If you’re living on a fixed income, it’s really hard to ever make any progress paying down debt, if you’re paying interest, and making these payments for the rest of your life. You’ve really got to think these things through. That number, by the way, 25 years ago, was 54%. Still not a good number. That means half of the retirees in the United States 25 years ago still were carrying debt.

Here’s another one that really just kind of make me shake my head. People in the United States ages 60 to 69, so people in their 60’s, have … You ready for this? $168 billion in outstanding car loans. What are you doing? All right? That number’s actually up 25% in just the last 10 or 12 years, since 2004. I don’t even want to tell you the number of people in their 60’s who are paying student loans. Maybe it’s for them. Maybe it’s for their kids.

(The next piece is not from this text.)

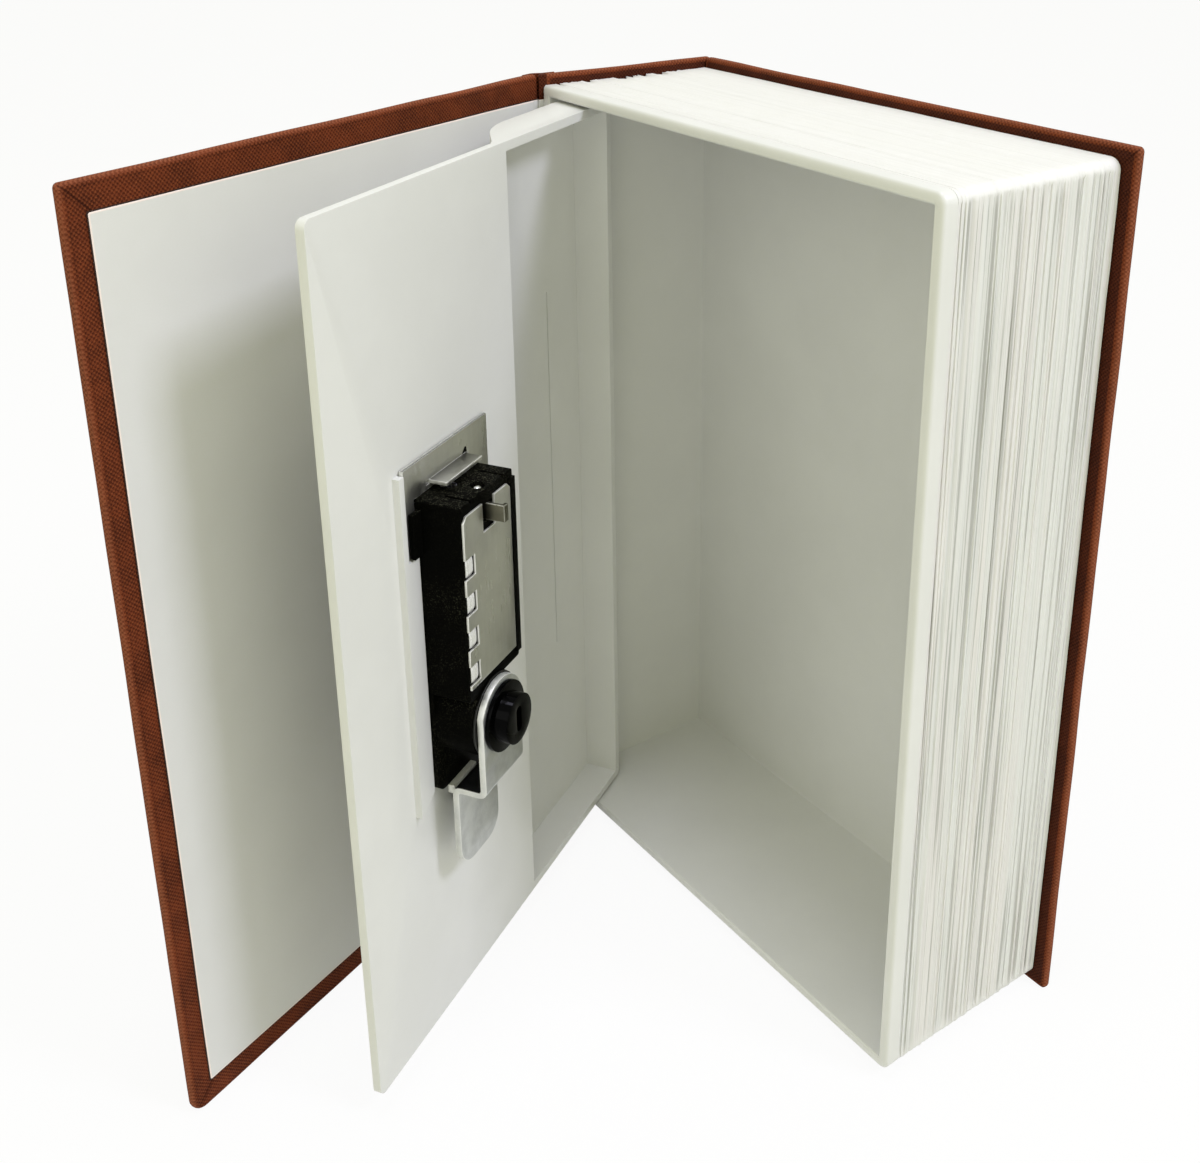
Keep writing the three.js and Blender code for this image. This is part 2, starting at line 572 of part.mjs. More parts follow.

Maybe it’s for their grandkids, but here’s the point of all of this.

You are never going to be able to retire if you have numbers that look like this. Talk to a financial planner. Sit down with someone. There’s no shame in keeping all these numbers to yourself. It’s going to reduce some of your stress too, if you can get this out on the table, and come up with a plan. It’s not very expensive. It’s probably costing you more keeping this all to yourself. Get with a financial planner as soon as you can.

That’s it for Episode 102. Thanks for watching.